1964–65 Albanian Cup

Tournament details
- Country: Albania

Final positions
- Champions: Vllaznia
- Runners-up: Skënderbeu

= 1964–65 Albanian Cup =

1964–65 Albanian Cup (Kupa e Shqipërisë) was the fifteenth season of Albania's annual cup competition. It began in August 1964 with the First Round and ended in May 1965 with the Final match. Partizani were the defending champions, having won their sixth Albanian Cup last season. The cup was won by Vllaznia.

The rounds were played in a one-legged format similar to those of European competitions. If the number of goals was equal, the match was decided by extra time and a penalty shootout, if necessary.

==First round==
Games were played in August 1964*

- Results unknown

==Second round==
In this round entered the 16 winners from the previous round.

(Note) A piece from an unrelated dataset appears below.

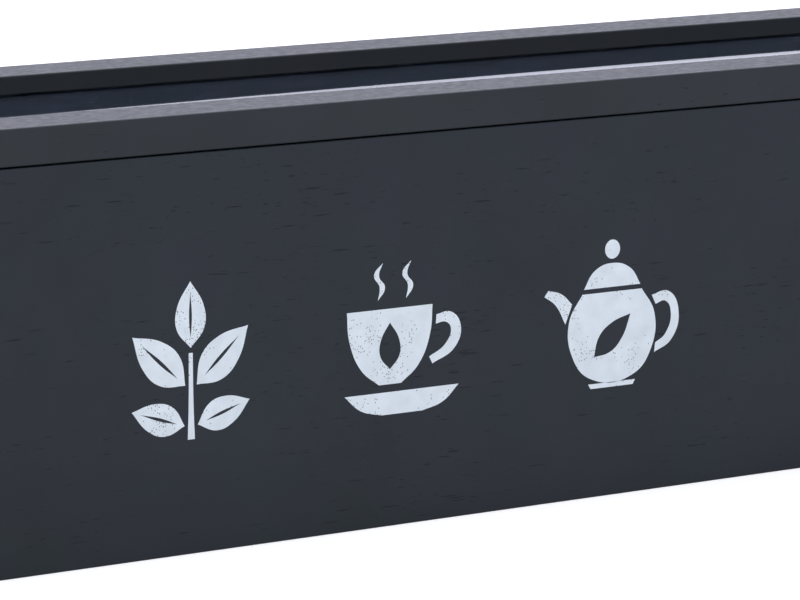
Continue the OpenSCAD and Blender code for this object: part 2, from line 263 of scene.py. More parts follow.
# %% [markdown]
# ## The painted wood
#
# Every board has the same paint, but each is a board of its own: its grain runs along its length
# and starts at another place in the pattern. The material is made by a function that takes the
# direction of the grain and a seed. The paint is a satin one: dark, with a soft sheen. Pores are
# darker and duller than the film around them, and the bump lets them catch the light.
#
# The rails of the lid were painted apart from the box and came out a shade lighter. Their faces
# towards the window are darkened with painted shade, and in the rabbet that holds the pane, below
# the lip, painted shade makes the paint nearly black and dull. Two masks find these places. Both
# measure how far outside the lid's opening a point lies, and the one for the rabbet also asks if
# the point is below the lip that covers the pane's edge.

# %% The colours of the paint
PAINT = (0.0170, 0.0238, 0.0300, 1.0)
RAIL_PAINT = (0.0220, 0.0275, 0.0320, 1.0)
# Painted shade: the rails' faces towards the window keep this share of their colour.
WINDOW_SIDE_PAINTED_SHADE = 0.55
WINDOW_SIDE_EDGE = (0.1 * MM, 0.5 * MM)
# Painted shade in the rabbet: below the lip its colour keeps only this share, to darken the gap beside the
# pane.
RABBET_PAINTED_SHADE = 0.10
RABBET_WIDTH = 4.5 * MM
LIP_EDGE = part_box("window_pane")[1].z + 0.45 * MM
PORE_SHADE = (0.0050, 0.0095, 0.0150, 1.0)
GREENER = (0.94, 1.03, 0.97, 1.0)
REDDER = (1.06, 0.97, 1.03, 1.0)
GRAIN_TURN = {"x": (0.0, 0.0, 0.0), "y": (0.0, 0.0, math.pi / 2)}
print("deepest paint:", PORE_SHADE[:3], "lip's lower edge at z =", round(LIP_EDGE / MM, 2), "mm")

# %% Helpers for materials
def new_material(name):
    """An empty node material with its Principled shader; returns material, tree and shader."""
    material = bpy.data.materials.new(name)
    material.use_nodes = True
    tree = material.node_tree
    shader = tree.nodes["Principled BSDF"]
    return material, tree, shader


def placed(tree, turn=(0.0, 0.0, 0.0)):
    """Object coordinates in metres, turned so that a board's grain lies along X."""
    coordinates = add(tree, "ShaderNodeTexCoord").outputs["Object"]
    return add(tree, "ShaderNodeMapping", {"Vector": coordinates, "Rotation": turn}).outputs["Vector"]


def group_node(tree, group, inputs):
    """Places a node group in a tree, feeds its inputs and returns its outputs."""
    node = add(tree, "ShaderNodeGroup", node_tree=group)
    for name, value in inputs.items():
        feed(tree, node.inputs[name], value)
    return node.outputs


def tinted(tree, colour, factor):
    """A colour times a factor that changes over the surface."""
    mixed = add(tree, "ShaderNodeMix", data_type="RGBA", blend_type="MULTIPLY")
    feed(tree, mixed.inputs["Factor"], 1.0)
    feed(tree, mixed.inputs["A"], colour)
    grey = add(tree, "ShaderNodeCombineColor", {0: factor, 1: factor, 2: factor})
    feed(tree, mixed.inputs["B"], grey.outputs[0])
    return mixed.outputs["Result"]


def blended(tree, factor, first, second):
    """One colour fading into another."""
    mixed = add(tree, "ShaderNodeMix", data_type="RGBA")
    feed(tree, mixed.inputs["Factor"], factor)
    feed(tree, mixed.inputs["A"], first)
    feed(tree, mixed.inputs["B"], second)
    return mixed.outputs["Result"]


print("grain can run along", ", ".join(GRAIN_TURN))

# %% The masks beside the window
def beside_window(tree):
    """How far outside the lid's opening a point lies: about 0 on the rails' faces towards the window."""
    axes = add(tree, "ShaderNodeSeparateXYZ", {0: placed(tree)}).outputs
    half_length = -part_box("lid_left_rail")[1].x
    half_depth = -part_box("lid_front_rail")[1].y
    past_end = maths(tree, "SUBTRACT", maths(tree, "ABSOLUTE", axes["X"]), half_length)
    past_side = maths(tree, "SUBTRACT", maths(tree, "ABSOLUTE", axes["Y"]), half_depth)
    return maths(tree, "MAXIMUM", past_end, past_side)


def rabbet_painted_shade(tree, beside):
    """How much painted shade darkens the rabbet that holds the pane, below the lip; 0 on every other face
    of the rails.
    """
    height = add(tree, "ShaderNodeSeparateXYZ", {0: placed(tree)}).outputs["Z"]
    under_lip = maths(tree, "LESS_THAN", height, LIP_EDGE)
    within = maths(tree, "LESS_THAN", beside, RABBET_WIDTH)
    return maths(tree, "MULTIPLY", maths(tree, "MULTIPLY", under_lip, within), 1.0 - RABBET_PAINTED_SHADE)


print("rabbet: up to", round(RABBET_WIDTH / MM, 2), "mm beside the opening")

# %% The painted wood material
SATIN = 0.40
PORES = 0.30
SHORT_PORE = {"Pore Length": 3.0 * MM, "Pore Width": 0.5 * MM}
SHORT_PORE_SEED = 3.7
TONE_DRIFT = 0.25
MOTTLE_EDGE = (0.3, 0.7)
SMOOTHER = -0.06
DULLER = 0.07
PORE_DULLING = 0.25
RIPPLE_HEIGHT = 0.10
MOTTLE_HEIGHT = 0.135
FILM_DEPTH = 0.12 * MM
PAINT_SHINE = 0.46


def painted_wood(name, grain, seed, paint=PAINT, pores=PORES, roughness=SATIN, painted_window_shade=1.0):
    """Satin paint over an open grain that runs along the given axis, with painted shade beside a window."""
    material, tree, shader = new_material(name)
    place = placed(tree, GRAIN_TURN[grain])
    long_pores = group_node(tree, open_grain, {"Vector": place, "Amount": pores, "Seed": seed})
    short = {"Vector": place, "Amount": pores, "Seed": seed + SHORT_PORE_SEED, **SHORT_PORE}
    short_pores = group_node(tree, open_grain, short)
    pore = maths(tree, "MAXIMUM", long_pores["Pores"], short_pores["Pores"])
    film = group_node(tree, paint_film, {"Vector": place, "Seed": seed, "Drift": TONE_DRIFT})
    greener = tuple(a * b for a, b in zip(paint, GREENER))
    redder = tuple(a * b for a, b in zip(paint, REDDER))
    colour = tinted(tree, blended(tree, film["Hue"], greener, redder), film["Tone"])
    dull = remap(tree, film["Mottle"], *MOTTLE_EDGE, roughness + SMOOTHER, roughness + DULLER)
    dull = maths(tree, "ADD", dull, maths(tree, "MULTIPLY", pore, PORE_DULLING))
    # Painted shade: the rails' faces towards the window's opening are darkened.
    if painted_window_shade < 1.0:
        beside = beside_window(tree)
        colour = tinted(tree, colour, remap(tree, beside, *WINDOW_SIDE_EDGE, painted_window_shade, 1.0))
        # Painted shade in the rabbet below the lip, where the gap beside the pane lies in shade; it is also
        # made dull.
        rabbet = rabbet_painted_shade(tree, beside)
        colour = tinted(tree, colour, maths(tree, "SUBTRACT", 1.0, rabbet))
        dull = maths(tree, "MAXIMUM", dull, rabbet)
    feed(tree, shader.inputs["Base Color"], blended(tree, pore, colour, PORE_SHADE))
    feed(tree, shader.inputs["Roughness"], dull)
    sunk = maths(tree, "MULTIPLY", pore, -1.0)
    ripple = maths(tree, "MULTIPLY", film["Ripple"], RIPPLE_HEIGHT)
    mottle = maths(tree, "MULTIPLY", film["Mottle"], MOTTLE_HEIGHT)
    height = maths(tree, "ADD", sunk, maths(tree, "ADD", ripple, mottle))
    bump = add(tree, "ShaderNodeBump", {"Height": height, "Strength": 0.7, "Distance": FILM_DEPTH})
    feed(tree, shader.inputs["Normal"], bump.outputs["Normal"])
    shader.inputs["Specular IOR Level"].default_value = PAINT_SHINE
    return material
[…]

First and second legs were played in January 1965.

| Team 1 | Score | Team 2 |
|---|---|---|
| Partizani | 1–1 (0–1 p) | Flamurtari |
| Labinoti | 4–2 | 17 Nëntori |
| Besa | 3–1 | Erzeni |
| Luftëtari | 2–1 | Traktori |
| Tomori | 1–1 (p) | Skënderbeu |
| Ylli i Kuq | 4–2 | Lokomotiva Durrës |
| Punëtori | 2–0 | Shkumbini |
| Korabi | 0–3 | Vllaznia |

==Quarter-finals==
In this round entered the 8 winners from the previous round.

| Team 1 | Score | Team 2 |
|---|---|---|
| Besa | 3–0 | Ylli i Kuq |
| Skënderbeu | 2–1 | Punëtori |
| Vllaznia | 1–1 (p) | Luftëtari |
| Flamurtari | 2–1 | Labinoti |

==Semi-finals==
In this round entered the four winners from the previous round.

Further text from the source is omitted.